Phase 1: I first thought the most important was the technical knowledge since CFA is technically demanding. Stuff like quants and accounting and economics. This was of course based on (and biased by) my domain knowledge. But it turns out that this was the least of my problems as a Trainer.
Phase 2: Somewhere along the way it struck me that motivation plays a big role. In fact a much bigger part than I’d initially thought. Students keep saying to me how invaluable that email or WhatsApp message or pep talk from me was and how it helped push them across the finish line. CFA can test the toughest mind and I thought motivation would work wonders. And I was bucked by students who told me motivation did play a big role in their success. It does seem that my knowledge then was incomplete. Enter Phase 3.
Phase 3: Turns out you can be highly motivated. And you can (as a Trainer) keep pouring a constant stream of encouragement. But all this is of little value if the student doesn’t have the ability to learn. Ability is a mix of many things- poor processing speed, poor memory, low attention span etc- that can quickly destroy the motivation of even the most inspired learner. And when you talk of ability you must also consider diet, exercise and sleep because all these together have a huge impact on learning. Many students have major issues in all these departments.

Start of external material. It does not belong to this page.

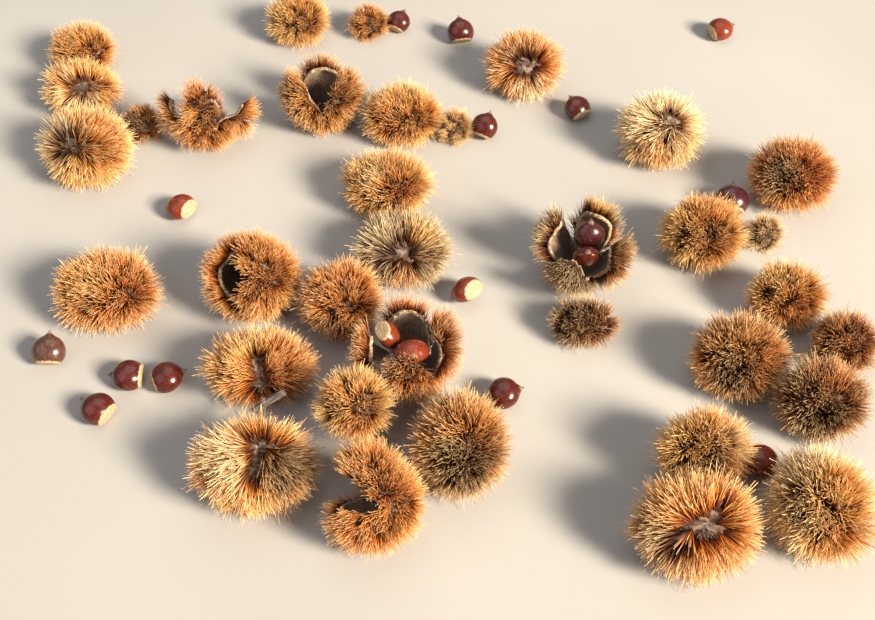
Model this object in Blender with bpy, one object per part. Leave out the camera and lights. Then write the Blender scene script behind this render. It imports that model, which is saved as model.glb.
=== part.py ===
# Sweet chestnuts lying on the ground: spiny burs, some whole and some split open into
# valves, with ripe nuts loose between them and nuts still sitting in two open burs.
# Metres, +Z up. The ground is Z = 0, and the origin is under the middle of the group.

import math

import bmesh
import bpy
from mathutils import Matrix, Vector

mm = 0.001

# Driving dimensions. Burs are given by their size from spine tip to spine tip.
SPINE_INTERLOCK = 7 * mm      # outermost length of the spines, which mesh with the next bur's
FOOT_SHARE = 0.16             # part of a bur's half height that is pressed flat on the ground
BUR_SEGMENTS = 12
BUR_RINGS = 8

OPEN_WALL = 12 * mm           # husk and the stiff inner length of its spines
OPEN_SEGMENTS = 16
OPEN_RINGS = 10
SLIT_START = math.radians(50)     # how far up from the base the valves are still joined
TIP_CUT = math.radians(160)       # where the valves end
VALVE_FULLNESS = 1.2              # widens each valve, which narrows the slits beside it
BEND_SPAN = math.radians(70)      # length of husk over which a valve bends outwards

NUT_WIDTH = 28 * mm           # across the rounded belly
NUT_HEIGHT = 26 * mm          # hilum to tip
NUT_THICKNESS = 19 * mm       # flat side to round side
NUT_SEGMENTS = 12
NUT_RINGS = 8
HILUM_LEVEL = -0.75           # where the hilum cuts the round form, as a share of its half height
TIP_LEVEL = 1.16              # height of the pointed tip, as a share of the half height
FLAT_SIDE = 0.70              # how full the flatter side is against the round one

STALK_RADIUS = 3.2 * mm

# Colours (linear) and roughness of the dry husks and the nut shells
TONES = {
    "straw": (0.62, 0.42, 0.16),
    "gold": (0.52, 0.27, 0.07),
    "orange": (0.48, 0.18, 0.04),
    "rust": (0.34, 0.11, 0.03),
    "grey_brown": (0.25, 0.17, 0.10),
    "mahogany": (0.10, 0.015, 0.008),
    "bark": (0.20, 0.17, 0.14),
}
HUSK_ROUGHNESS = 0.8
NUT_ROUGHNESS = 0.25


def clear_scene():
    for item in list(bpy.data.objects):
        bpy.data.objects.remove(item, do_unlink=True)


def make_collection(name):
    collection = bpy.data.collections.new(name)
    bpy.context.scene.collection.children.link(collection)
    return collection


def make_material(name, tone, roughness):
    material = bpy.data.materials.new(name)
    material.use_nodes = True
    shader = material.node_tree.nodes["Principled BSDF"]
    shader.inputs["Base Color"].default_value = (*TONES[tone], 1.0)
    shader.inputs["Roughness"].default_value = roughness
    shader.inputs["Metallic"].default_value = 0.0
    return material


def make_object(name, shape, material):
    bmesh.ops.recalc_face_normals(shape, faces=shape.faces[:])
    mesh = bpy.data.meshes.new(name)
    shape.to_mesh(mesh)
    shape.free()
    mesh.shade_smooth()
    mesh.set_sharp_from_angle(angle=math.radians(40))
    mesh.materials.append(material)
    item = bpy.data.objects.new(name, mesh)
    item.parent = ground
    chestnuts.objects.link(item)
    return item


def leaning(turn, lean):
    # Tips the +Z axis over by lean degrees, towards the compass direction turn
    # (0 is +X, 90 is +Y).
    axis = Vector((-math.sin(math.radians(turn)), math.cos(math.radians(turn)), 0))
    return Matrix.Rotation(math.radians(lean), 4, axis)


def press_on_ground(shape):
    # Cuts off what would be below the ground and closes the flat foot.
    geometry = shape.verts[:] + shape.edges[:] + shape.faces[:]
    bmesh.ops.bisect_plane(shape, geom=geometry, dist=1e-6, plane_co=(0, 0, 0),
                           plane_no=(0, 0, -1), clear_outer=True)
    rim = [edge for edge in shape.edges if edge.is_boundary]
    if rim:
        bmesh.ops.holes_fill(shape, edges=rim, sides=0)


def smooth_step(value):
    value = min(max(value, 0.0), 1.0)
    return value * value * (3 - 2 * value)


def closed_bur(name, tone, x, y, width, depth, height, lift=0):
    # A whole bur: a rounded spiny ball, flat where it rests.
    half = Vector((width, depth, height)) * mm / 2 - Vector((1, 1, 1)) * SPINE_INTERLOCK
    rise = lift * mm + half.z * (1 - FOOT_SHARE)
    shape = bmesh.new()
    bmesh.ops.create_uvsphere(shape, u_segments=BUR_SEGMENTS, v_segments=BUR_RINGS, radius=1)
    bmesh.ops.transform(shape, matrix=Matrix.Diagonal((*half, 1)), verts=shape.verts)
    bmesh.ops.translate(shape, vec=(x * mm, y * mm, rise), verts=shape.verts)
    press_on_ground(shape)
    return make_object(name, shape, make_material(name, tone, HUSK_ROUGHNESS))


def open_bur(name, tone, x, y, hollow, opening, spin, turn, lean, rise, segments=OPEN_SEGMENTS):
    # A split bur: one husk whose valves are joined round the base and bend outwards
    # from there. The inner wall is a sphere of radius hollow before the valves open.
    valves = len(opening)
    column = 2 * math.pi / segments
    columns_per_valve = segments // valves
    valve_angle = 2 * math.pi / valves
    shape = bmesh.new()
    bmesh.ops.create_uvsphere(shape, u_segments=segments, v_segments=OPEN_RINGS, radius=1)

    def angles(point):
        around = math.atan2(point.y, point.x) % (2 * math.pi)
        up_from_base = math.acos(max(-1.0, min(1.0, -point.normalized().z)))
        return around, up_from_base

    waste = []
    for face in shape.faces:
        around, up = angles(face.calc_center_median())
        in_slit = int(around / column) % columns_per_valve == columns_per_valve - 1
        if up > TIP_CUT or (in_slit and up > SLIT_START):
            waste.append(face)
    bmesh.ops.delete(shape, geom=waste, context="FACES")

    for vert in shape.verts:
        around, up = angles(vert.co)
        if up < SLIT_START:
            continue
        valve = int((around + column / 4) / valve_angle) % valves
        middle = valve * valve_angle + column * (columns_per_valve - 1) / 2
        off_middle = (around - middle + math.pi) % (2 * math.pi) - math.pi
        widened = middle + off_middle * VALVE_FULLNESS
        level = vert.co.z
        reach = math.hypot(vert.co.x, vert.co.y)
        vert.co = Vector((math.cos(widened) * reach, math.sin(widened) * reach, level))
        outward = Vector((math.cos(middle), math.sin(middle), 0))
        hinge = outward * math.sin(SLIT_START) - Vector((0, 0, math.cos(SLIT_START)))
        bend = math.radians(opening[valve]) * smooth_step((up - SLIT_START) / BEND_SPAN)
        swing = Matrix.Rotation(bend, 4, Vector((0, 0, 1)).cross(outward))
        vert.co = hinge + swing @ (vert.co - hinge)

    bmesh.ops.scale(shape, vec=(hollow * mm,) * 3, verts=shape.verts)
    bmesh.ops.recalc_face_normals(shape, faces=shape.faces[:])
    if sum(face.normal.dot(face.calc_center_median()) for face in shape.faces) < 0:
        bmesh.ops.reverse_faces(shape, faces=shape.faces[:])
    bmesh.ops.solidify(shape, geom=shape.faces[:], thickness=-OPEN_WALL)
    place = Matrix.Translation((x * mm, y * mm, rise * mm)) @ leaning(turn, lean)
    place = place @ Matrix.Rotation(math.radians(spin), 4, "Z")
    bmesh.ops.transform(shape, matrix=place, verts=shape.verts)
    press_on_ground(shape)
    return make_object(name, shape, make_material(name, tone, HUSK_ROUGHNESS))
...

So after so many years in the classroom my current understanding (subject to change- watch this space!) is that real learning only happens when Knowledge, Motivation and Ability all happen synchronously. In truth the last two should come first. I also learnt some “truths” and also came up with some questions:
Learning isn’t simple or easy.
Every teacher was once a student. Most trainers hope and expect most students to have similar abilities, motivations and the basic skills the trainer had when HE began his learning journey. That is not always true.
At some point it hits you that there are so many elements that go into learning success.
You realize that given the time, space and cost constraints, Trainers are forced to focus more on the technical bits of learning and simply can’t devote time or resources to the other two bits- Motivation and Ability- which are equally important if not more.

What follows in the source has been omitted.